21. No Usury. Nothing contained in this Application and Agreement shall be construed to permit Seller to receive interest, fees or other charges in excess of the amounts which Seller is legally entitled to charge and receive under any law to which such interest, fees or charges are subject. In no event shall the compensation payable to Seller by the Applicant exceed the highest rate permissible under any law to which such compensation is subject. In the event any compensation in excess of the highest rate permissible is charged by Seller or paid by the Applicant, such excess shall be deemed applied by Seller toward reduction of the outstanding principal balance. If no principal balance is then outstanding, the person making payment shall be entitled to an immediate return of such excess.
22. General. This Application and Agreement shall be governed by the laws of the State of Ohio, without regard to conflicts of laws principles thereof. Applicant may not assign its right under or interest in any Purchase Order without the prior written consent of Seller. This Application and Agreement shall be binding upon and inure to the benefit of Applicant and Seller, their successors and permitted assigns. No waiver by either party of any breach of these General Terms shall constitute a waiver of any other breach. If any provision hereof is held to be invalid or otherwise unenforceable for any reason, all other terms and remaining conditions will continue to be in force. Any clerical errors are subject to correction.

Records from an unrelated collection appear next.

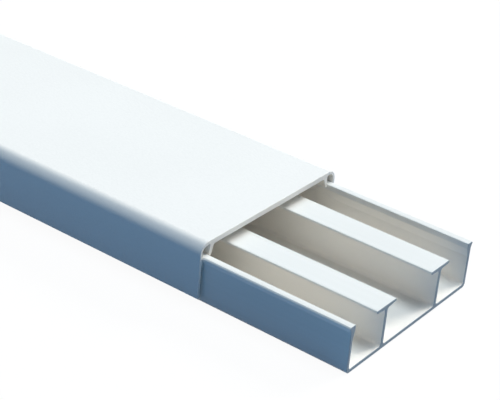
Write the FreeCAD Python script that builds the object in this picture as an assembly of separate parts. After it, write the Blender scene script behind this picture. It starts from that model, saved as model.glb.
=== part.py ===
import FreeCAD
import Part
import math
import os

# Three-compartment cord cover raceway of rigid PVC: a base channel that is fixed to a wall
# by its flat back, and a cover that clips and slides over it. Both are extrusions with one
# section along X. The origin is the middle of the base's back, +Z points off the wall, and
# the cover is slid back along -X, so that the base's +X end lies open. Millimetres.

# Lengths along X
base_length = 400.0
cover_length = 400.0
cover_setback = 46.0

# Cover, outside
cover_width = 60.0
cover_height = 18.0
cover_corner_round = 3.2
plate_thickness = 1.6
skirt_thickness = 0.8
skirt_wall_gap = 1.5
skirt_edge_round = 0.65
skirt_lip_round = 0.1

# Slot inside each long edge of the cover, which takes the head of a base wall
slot_roof_thickness = 1.1
slot_round = 1.8
leg_root_thickness = 1.6
leg_tip_thickness = 0.85
leg_depth = 3.0
leg_slant = 1.1
leg_root_round = 0.6

# Ridge inside each skirt, which catches under the barb of a base wall
ridge_reach = 0.45
ridge_lead_in = 1.2

# Clearances between the base and the cover
barb_clearance = 0.15
leg_clearance = 0.25
ridge_clearance = 0.2
head_headroom = 2.9
flange_headroom = 3.2

# Base: floor and walls
floor_thickness = 1.1
wall_thickness = 1.0
base_corner_round = 1.2
floor_corner_round = 0.6

# Head along the top of each base wall: a barb outside and a lip inside
barb_reach = 0.6
barb_lead_in = 0.3
barb_tip_drop = 0.4
barb_depth = 1.7
lip_reach = 0.7
lip_drop = 1.6
lip_depth = 4.2
lip_root_round = 0.6

# Two partitions with flanges on top
middle_width = 24.4
stem_thickness = 1.1
stem_foot_round = 0.8
flange_width = 8.8
flange_thickness = 1.2
flange_tip_thickness = 0.8
flange_root_round = 0.6

# Rounds that the extrusion die leaves on small edges
edge_round = 0.25
fine_round = 0.15

# Places across the section, from the middle outwards
skirt_outer_y = cover_width / 2
skirt_inner_y = skirt_outer_y - skirt_thickness
barb_tip_y = skirt_inner_y - barb_clearance
barb_top_y = barb_tip_y - barb_lead_in
wall_outer_y = barb_tip_y - barb_reach
wall_inner_y = wall_outer_y - wall_thickness
lip_y = wall_inner_y - lip_reach
leg_tip_outer_y = lip_y - leg_clearance
leg_tip_inner_y = leg_tip_outer_y - leg_tip_thickness
leg_root_inner_y = leg_tip_inner_y - leg_slant
leg_root_outer_y = leg_root_inner_y + leg_root_thickness
stem_inner_y = middle_width / 2
stem_outer_y = stem_inner_y + stem_thickness
flange_inner_y = stem_inner_y + stem_thickness / 2 - flange_width / 2
flange_outer_y = flange_inner_y + flange_width

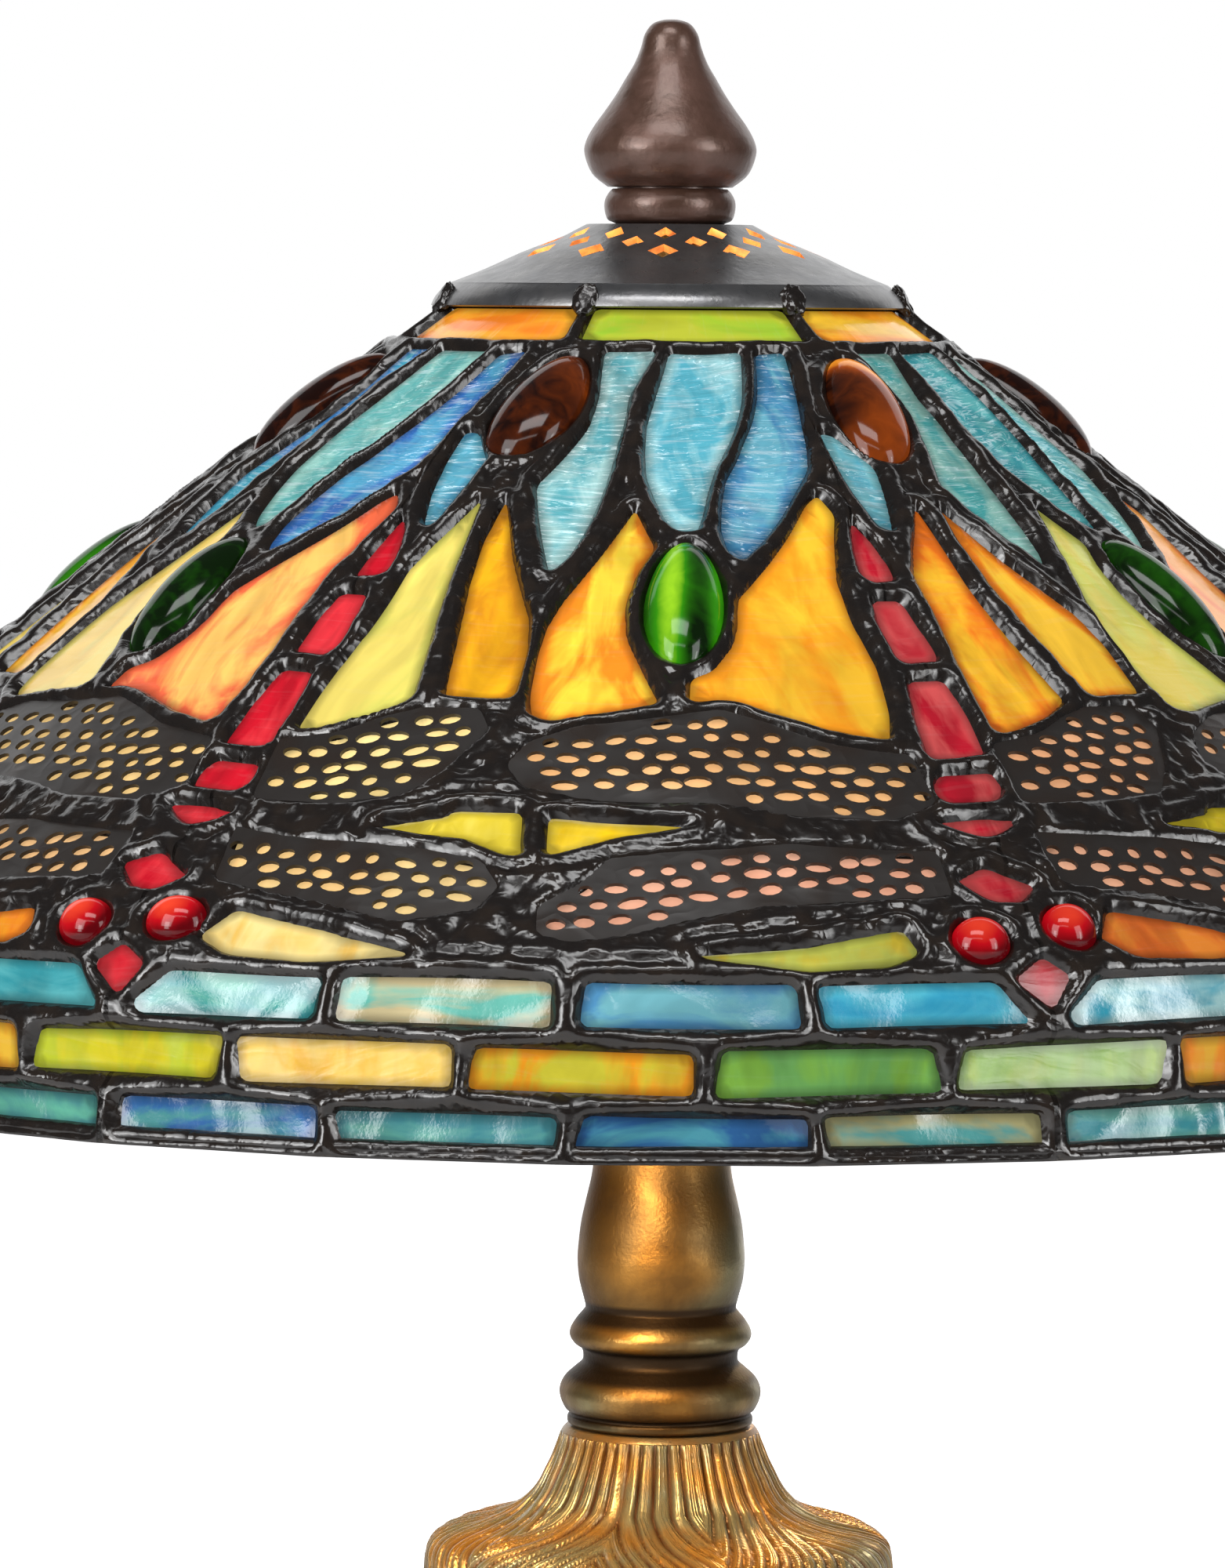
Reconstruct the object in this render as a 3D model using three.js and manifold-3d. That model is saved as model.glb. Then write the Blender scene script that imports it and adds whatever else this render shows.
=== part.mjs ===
// A stained glass dragonfly table lamp: a leaded glass shade on a cast baluster base, lit by two
// bulbs on a centre cluster. Millimetres, +Z up, origin at the centre of the felt under the foot.
// The shade repeats seven times round the axis. Azimuth 0 is the front, -Y, and grows towards +X.
import * as THREE from "three";
import { mergeVertices } from "three/addons/utils/BufferGeometryUtils.js";
import Module from "manifold-3d";

const wasm = await Module();
wasm.setup();

// Driving dimensions
const RIM_HEIGHT = 297; // shade rim above the table
const RIM_RADIUS = 152.4; // a 12 inch shade
const LIP_RADIUS = 37.1; // edge of the vented cap, where the glass starts to show
const LIP_RISE = 115.1; // that edge above the rim
const SECTORS = 7; // one dragonfly in each
const FACETS = 28; // the rim is four flat bricks to a sector
const FIRST_DRAGONFLY = 20.2; // azimuth of the first dragonfly's body, degrees
const GAP = 0.3; // between pieces that touch

// Thicknesses of the shade, inwards from the tops of the solder beads
const GLASS_TOP = 0.8;
const GLASS_BACK = 3.6;
const SOLDER_BACK = 4.4;
const BEAD_HALF = 2; // half the width of a solder line between two sectors
const SECTOR = 360 / SECTORS;
const JEWEL_ANGLE = 10.5; // from a dragonfly's body to the solder line above it

// Rows of glass down the slant, as distances from the cap's edge
const ROWS = {
  collar: [0.8, 6.8],
  petal: [9.2, 48.4],
  ray: [51.6, 92.2],
  wing: [95.4, 141.2],
  upperBorder: [143.6, 150.4],
  middleBorder: [153.0, 159.7],
  lowerBorder: [162.1, 167.4],
};
const TAIL_ROW = [51.6, 92.2];
const TAIL_HALF_ANGLE = 2.1;

// Light cluster
const HUB_HEIGHT = 318;
const HUB_RADIUS = 12;
const SOCKET_TILT = 10; // each socket's rise above level, degrees
const SOCKET_AZIMUTH = -17; // of the front socket
const SOCKET_START = 18;
const SOCKET_END = 55;
const SOCKET_RADIUS = 16.5;
const BULB_RADIUS = 21;
const BULB_CENTRE = 86;
const ROD_RADIUS = 4.76; // 3/8 inch lamp pipe
const ROD_TOP = RIM_HEIGHT + 145.5;

// Foot and stem
const FELT_THICKNESS = 1.8;
const FOOT_TOP = 64;
const BODY_TOP = 238.1;
const COLUMN_TOP = 297;
const BORE = ROD_RADIUS + 0.5;

const radians = THREE.MathUtils.degToRad;
const at = (x, y) => new THREE.Vector2(x, y);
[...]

All Proposals and Purchase Orders are subject to the warranties, warranty disclaimer, terms and conditions appearing herein and Applicant agrees to be bound thereby. No modifications or additions thereto shall be binding upon Seller unless expressly consented to in writing in either the Proposal or Purchase Order acknowledgment. Any conflicting warranties, terms and conditions in the Order or any other Applicant’s document are specifically rejected by the Seller.